Había salido de noche con unos amigos y habían ido a una discoteca detrás de Leicester Square. Una vez allí, había conocido a una joven encantadora y le había hecho beber alcohol, y luego la había convencido para que se fuera con él a una calleja oscura para echar un polvo. Al recordarlo, St. John estaba dispuesto a reconocer que tal vez se hubiera mostrado demasiado insistente en la consecución de sus propósitos, pero habría jurado que la muchacha estaba de acuerdo en la realización del acto o, por lo menos, que sus objeciones no habían sido muy vehementes. Es una historia familiar y deprimente que los agentes de Operación Zafiro, la Unidad de Investigación de Violaciones de la Policía Metropolitana, tienen que oír una y otra vez. Aunque por lo general la chica no le cortaba el pene al chico de un mordisco.
—¿Con la vagina? —le pregunté, para que no quedasen dudas.
—Sí —dijo St. John.
—¿Estás seguro?
—Parece difícil que me equivoque en una cuestión como ésa —dijo.
—¿Y estás seguro de que tenía dientes?
—Noté como si tuviera dientes —dijo—. Pero, la verdad, después de que sucediera lo que sucedió, no me preocupé de mirar.
—¿Seguro que no te cortó con algo? ¿Con un cuchillo, o con una botella rota, quizá?
—La tenía sujeta por ambas manos —dijo, e hizo el gesto de agarrar con una mano. Fue un gesto vago, pero lo entendí. La tenía con las dos manos sujetas contra la pared.
«Menuda joya», pensé, y quise cerciorarme de la descripción que había dado en una entrevista anterior.
—¿Dices que tenía el cabello negro y largo, los ojos negros, la piel pálida y los labios muy rojos?

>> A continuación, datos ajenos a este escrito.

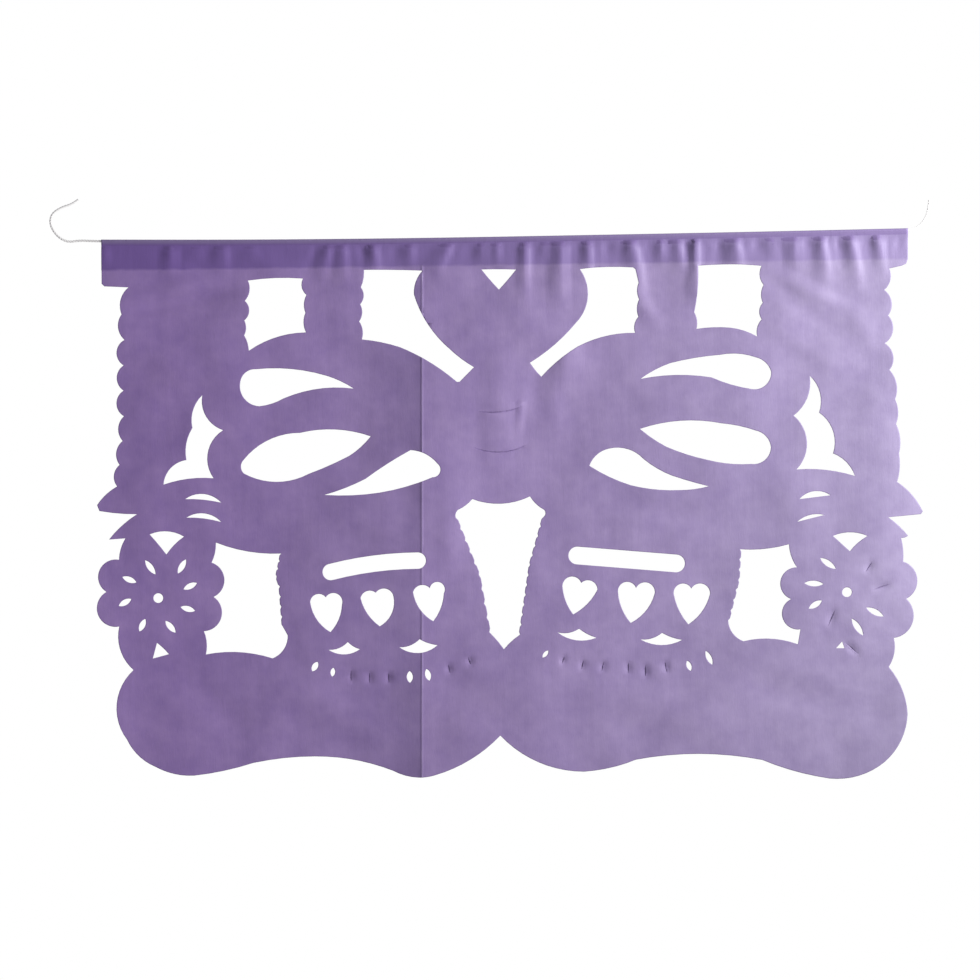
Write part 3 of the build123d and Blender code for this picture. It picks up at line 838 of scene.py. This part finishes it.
def hang(bm):
    place = np.array([v.co for v in bm.verts])
    x, drop = place[:, 0] / MM, -place[:, 2] / MM
    lips = np.array([v.is_boundary and v.co.y < 0.5 * FLAP_GAP for v in bm.verts])
    out = hem_folds(x, drop) + soft_folds(x, drop) + dimples(x, drop) + crease(x, drop)
    out += waves(x, drop) + crumple(x, drop)
    out *= np.clip((drop - SEAM_DROP / MM) / OUT_FROM_SEAM, 0, 1)
    place[:, 1] -= out * MM
    print("points on the lips of the shut slits:", close_slits(place, lips))
    place[:, 2] += sag_of_string(place[:, 0]) * np.clip(1 - drop / SAG_FADE, 0, 1)
    for vert, co in zip(bm.verts, place):
        vert.co = co
    return out


stands_out = hang(sheet)
print("stands out from", round(stands_out.min(), 2), "to", round(stands_out.max(), 2), "mm")

# %% [markdown]
# Real tissue is about 0.05 mm thick. The sheet becomes an object with smooth faces, and a Solidify
# modifier gives it a tenth of a millimetre, so it is a closed piece with edges on all sides.

# %% The sheet as a piece
PAPER_THICKNESS = 0.1 * MM


def finish_mesh(bm, name):
    mesh = bpy.data.meshes.new(name)
    bm.to_mesh(mesh)
    bm.free()
    mesh.shade_smooth()
    piece = bpy.data.objects.new(name, mesh)
    bpy.context.scene.collection.objects.link(piece)
    return piece


paper = finish_mesh(sheet, "tissue_panel")
thick = paper.modifiers.new("paper thickness", "SOLIDIFY")
thick.thickness = PAPER_THICKNESS
thick.offset = 0
print(paper.name, len(paper.data.polygons), "faces")

# %% [markdown]
# ## Tissue paper
# Dyed tissue is a thin web of wood fibres. It scatters light at the surface, lets some through from
# behind, and has a faint gloss from the rollers that pressed it. So the shader is a mix of a rough
# surface and a Translucent part. Its colour varies in cloudy patches of about 3 cm, where the web is
# thicker, and in fibres of a few millimetres, drawn coarser than real so that they show. Towards the
# right the colour is painted paler and greyer: painted sheen, the gloss that the window light lays on
# that end. Down to the flap's lower edge the paper is painted darker, partly for the two layers of dye
# and partly as painted shade for the light from behind that two layers stop.
# The colours come first. A pair is for thin and thick web, or, for the double paper, left and right.

# %% Colour of the dye
DEEP = ("#8C73AB", "#9B82B5")
# The paler, greyer colour at the right end is painted sheen, the gloss of the window light there.
PAINTED_SHEEN = ("#8C80A2", "#9B90AF")
# The double paper is darker partly for its two layers of dye and partly as painted shade; its right
# colour is paler with painted sheen.
DOUBLE_SHADE_AND_SHEEN = ("#795EA2", "#8B7DA5")
OVER_STRING = "#9284AC"
# A painted highlight along the crease's ridge; CREASE_SHADE is the painted shade beside it.
CREASE_HIGHLIGHT = "#B7AACB"
CREASE_SHADE = "#5F4B7C"
# Painted shade along every cut edge.
RIM_SHADE = "#6E5590"
CREASE_PAINT_SHARE = 0.18
RIM_SHADE_SHARE = 0.35


def value_kept(tree, name):
    return add_node(tree, "ShaderNodeAttribute", attribute_name=name).outputs["Fac"]


def dyed_colour(tree, web, fade, layers):
    """The dye by web and layers, with painted sheen to the right, crease highlight and shade, and rim
    shade.
    """
    deep = mixed(tree, web, *map(srgb, DEEP))
    painted_sheen = mixed(tree, web, *map(srgb, PAINTED_SHEEN))
    single = mixed(tree, fade, deep, painted_sheen)
    # Two layers: partly deeper dye, partly painted shade, with painted sheen towards the right.
    double = mixed(tree, fade, *map(srgb, DOUBLE_SHADE_AND_SHEEN))
    colour = mixed(tree, layers, single, double)
    colour = mixed(tree, value_kept(tree, "on_string"), colour, srgb(OVER_STRING))
    # Painted highlight on the crease's ridge and painted shade on both sides of it.
    worn = value_kept(tree, "worn")
    pale = maths(tree, "MULTIPLY", worn, CREASE_PAINT_SHARE, use_clamp=True)
    dark = maths(tree, "MULTIPLY", worn, -CREASE_PAINT_SHARE, use_clamp=True)
    colour = mixed(tree, pale, colour, srgb(CREASE_HIGHLIGHT))
    colour = mixed(tree, dark, colour, srgb(CREASE_SHADE))
    # Painted shade along every cut edge.
    rim_shade = maths(tree, "MULTIPLY", value_kept(tree, "rim"), RIM_SHADE_SHARE)
    return mixed(tree, rim_shade, colour, srgb(RIM_SHADE))


print("thin and thick web at the left:", *DEEP)

# %% [markdown]
# Four noises in the flat map make up the web and its surface: patches, clouds, fibres and streaks that
# run down the sheet. The lower edge of the double band wanders by about a millimetre.

# %% Tissue paper material
PATCH_SIZE = 34 * MM
CLOUD_SIZE = 9 * MM
FIBRE_LENGTH = 4.0 * MM
FIBRE_WIDTH = 0.7 * MM
STREAK_LENGTH = 70 * MM
STREAK_WIDTH = 5 * MM
WEB_RANGE = (0.8, 1.5)
PAINTED_SHEEN_RANGE = (-200 * MM, 250 * MM)
FLAP_WANDER = 3.0 * MM
FLAP_BLUR = 0.9 * MM


def stretched(tree, place, width, length):
    """The flat place, stretched so that a noise of this width comes out this long down the sheet."""
    feeds = {"Vector": place, "Scale": (1, width / length, 1)}
    return add_node(tree, "ShaderNodeMapping", feeds).outputs[0]


def doubled(tree, place, clouds):
    """One down to the flap's lower edge, which wanders a little, and nothing below it."""
    wandering = maths(tree, "MULTIPLY_ADD", clouds, FLAP_WANDER, place["Y"])
    edge = -FLAP_DROP + 0.5 * FLAP_WANDER
    return ramp(tree, wandering, edge - FLAP_BLUR, edge + FLAP_BLUR)


def tissue_paper():
    material, tree = new_material("tissue_paper")
    flat = add_node(tree, "ShaderNodeUVMap", uv_map="flat").outputs[0]
    patches = noise_of_size(tree, flat, PATCH_SIZE)
    clouds = noise_of_size(tree, flat, CLOUD_SIZE, detail=3.0)
    fibres = noise_of_size(tree, stretched(tree, flat, FIBRE_WIDTH, FIBRE_LENGTH), FIBRE_WIDTH)
    streaks = noise_of_size(tree, stretched(tree, flat, STREAK_WIDTH, STREAK_LENGTH), STREAK_WIDTH)
    web = maths(tree, "MULTIPLY_ADD", fibres, 0.3, maths(tree, "ADD", patches, clouds))
    web = ramp(tree, web, *WEB_RANGE)

    place = add_node(tree, "ShaderNodeSeparateXYZ", {0: flat}).outputs
    # Share of painted sheen: none at the left of this range, full at its right.
    fade = ramp(tree, place["X"], *PAINTED_SHEEN_RANGE)
    colour = dyed_colour(tree, web, fade, doubled(tree, place, clouds))

    relief = maths(tree, "MULTIPLY_ADD", streaks, 1.2, web)
    bump = add_node(tree, "ShaderNodeBump", {"Height": relief, "Strength": 0.3, "Distance": 0.4 * MM})
    surface = add_node(tree, "ShaderNodeBsdfPrincipled", {
        "Base Color": colour,
        "Normal": bump.outputs[0],
        "Roughness": 0.55,
        "Specular IOR Level": 0.35,
        "Sheen Weight": 0.08,
        "Sheen Roughness": 0.5,
    })
    through = add_node(tree, "ShaderNodeBsdfTranslucent", {"Color": colour})
    both = add_node(tree, "ShaderNodeMixShader", {0: 0.3, 1: surface.outputs[0], 2: through.outputs[0]})
    add_node(tree, "ShaderNodeOutputMaterial", {0: both.outputs[0]})
    return material


paper.data.materials.append(tissue_paper())
print("material", paper.data.materials[0].name)

# %% [markdown]
# ## Cotton string
# Bleached cotton yarn is matt and nearly white, with a soft fuzz that shows as a little sheen at its
# edges. A fine noise at the width of a fibre bundle breaks up its colour and its surface.

# %% Cotton string material
FIBRE_BUNDLE = 0.35 * MM


def cotton_string():
    material, tree = new_material("cotton_string")
    place = add_node(tree, "ShaderNodeTexCoord").outputs["Object"]
    fuzz = noise_of_size(tree, place, FIBRE_BUNDLE, detail=3.0)
    bump = add_node(tree, "ShaderNodeBump", {"Height": fuzz, "Strength": 0.5, "Distance": 0.08 * MM})
    surface = add_node(tree, "ShaderNodeBsdfPrincipled", {
        "Base Color": mixed(tree, fuzz, srgb("#D3D1D1"), srgb("#E8E7E6")),
        "Normal": bump.outputs[0],
        "Roughness": 0.9,
        "Specular IOR Level": 0.2,
        "Sheen Weight": 0.3,
    })
    add_node(tree, "ShaderNodeOutputMaterial", {0: surface.outputs[0]})
    return material


twisted_string.data.materials.append(cotton_string())
print("material", twisted_string.data.materials[0].name)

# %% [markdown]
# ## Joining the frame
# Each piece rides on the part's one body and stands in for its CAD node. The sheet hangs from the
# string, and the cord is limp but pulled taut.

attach(paper, "root")
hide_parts("paper_panel")
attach(twisted_string, "root")
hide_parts("hanging_string")

# %% [markdown]
# ## Floor, light and background
# The panel hangs in the air in front of white. A pale floor lies well below it, outside the picture,
# and a faint grain keeps it from looking like a flat card when the panel is seen from above.

# %% Floor
FLOOR_HALF = 1.3
FLOOR_PLACE = (0, -0.6, -0.85)
FLOOR_GRAIN = 60 * MM


def make_floor():
    bm = bmesh.new()
    bmesh.ops.create_grid(bm, x_segments=1, y_segments=1, size=FLOOR_HALF)
    bmesh.ops.translate(bm, verts=bm.verts[:], vec=FLOOR_PLACE)
    floor = finish_mesh(bm, "floor")
    material, tree = new_material("pale_floor")
    place = add_node(tree, "ShaderNodeTexCoord").outputs["Object"]
    colour = mixed(tree, noise_of_size(tree, place, FLOOR_GRAIN), srgb("#E4E3E1"), srgb("#EBEAE8"))
    surface = add_node(tree, "ShaderNodeBsdfPrincipled", {"Base Color": colour, "Roughness": 0.8})
    add_node(tree, "ShaderNodeOutputMaterial", {0: surface.outputs[0]})
    floor.data.materials.append(material)
    return floor


make_floor()
print("floor", -FLOOR_PLACE[2], "m below the string")

# %% [markdown]
# Window light comes from the right. The lamp stands close beside the panel, so its light grazes the
# paper and each fold has a bright side and a dark one, and the right end gets more of it than the left.
# A wide weak lamp behind stands for the rest of the room, so that the back isn't black. The world gives
# soft light all round. Light Path makes it plain white for camera, glossy and transmission rays, so the
# background is white while the soft light on the paper stays weak.

# %% Lamp and world
LAMP_PLACE = Vector((0.74, -0.36, 0.06))
LAMP_AIM = Vector((0.08, 0, -0.15))
LAMP_WATTS = 12.8
LAMP_SIZE = 0.22
ROOM_PLACE = Vector((-0.4, 1.2, 0.3))
ROOM_WATTS = 12.0
ROOM_SIZE = 0.8
WORLD_LIGHT = 0.42


def add_lamp(name, place, watts, size):
    light = bpy.data.lights.new(name, "AREA")
    light.shape = "DISK"
    light.size = size
    light.energy = watts
    lamp = bpy.data.objects.new(name, light)
    lamp.location = place
    lamp.rotation_euler = (LAMP_AIM - place).to_track_quat("-Z", "Y").to_euler()
    bpy.context.scene.collection.objects.link(lamp)


def white_world():
    world = bpy.data.worlds.new("soft_white")
    world.use_nodes = True
    tree = world.node_tree
    tree.nodes.clear()
    path = add_node(tree, "ShaderNodeLightPath").outputs
    seen = maths(tree, "MAXIMUM", path["Is Camera Ray"], path["Is Glossy Ray"])
    seen = maths(tree, "MAXIMUM", seen, path["Is Transmission Ray"])
    soft = add_node(tree, "ShaderNodeBackground", {"Color": srgb("#FBFAFF"), "Strength": WORLD_LIGHT})
    white = add_node(tree, "ShaderNodeBackground", {"Color": (1, 1, 1, 1), "Strength": 1.0})
    both = add_node(tree, "ShaderNodeMixShader", {0: seen, 1: soft.outputs[0], 2: white.outputs[0]})
    add_node(tree, "ShaderNodeOutputWorld", {0: both.outputs[0]})
    bpy.context.scene.world = world


add_lamp("window_light", LAMP_PLACE, LAMP_WATTS, LAMP_SIZE)
add_lamp("room_light", ROOM_PLACE, ROOM_WATTS, ROOM_SIZE)
white_world()
print("lamps", LAMP_WATTS, "and", ROOM_WATTS, "W, world", WORLD_LIGHT)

St. John asintió con entusiasmo.
—Tenía pinta de japonesa, pero no lo era —dijo—. Era hermosa, pero no tenía los ojos rasgados.
—¿Le viste los dientes?
—No, ya les he dicho…
—No, ésos no —dije—. Los de la boca.
—No lo recuerdo —dijo—. ¿Le parece que eso es importante?
—Tal vez lo sea —respondí—. ¿Dijo algo?
—¿Como qué?
—No sé, lo que sea.
El muchacho parecía perplejo. Lo pensó y reconoció que no recordaba que hubiese hablado durante todo el tiempo que pasó con ella. Le hice unas pocas preguntas adicionales para terminar, pero St. John había estado demasiado ocupado con su propia hemorragia como para ver hacia dónde se había marchado la atacante y tampoco sabía su nombre, ni su número de teléfono.
Le dije que, dadas las circunstancias, lo llevaba muy bien.
—En estos momentos —me dijo— estoy tomando medicación muy fuerte. No quiero pensar en lo que ocurrirá cuando salga de aquí.
Al salir, hablé con los médicos. El pene no había aparecido. En cuanto hube terminado de tomar notas —se trataba de una investigación oficial de la Policía Metropolitana—, fui a ver a Lesley, que estaba en el piso de arriba. Aún dormía y tenía el rostro oculto bajo las vendas. Me quedé un rato al lado de su cama. El doctor Walid me había dicho que era yo quien le había salvado la vida y que tal vez hubiera incrementado las posibilidades de aplicarle con éxito la cirugía reconstructiva. No pude evitar el pensamiento de que había estado a punto de morir porque solía salir conmigo. Habían pasado menos de seis meses desde que Lesley había ido a buscar aquellos cafés y yo me había encontrado al fantasma, y me parecía espantosa la idea de que, si no hubiera sido por ese gesto, habría podido ser yo quien terminara con la cabeza envuelta en vendajes.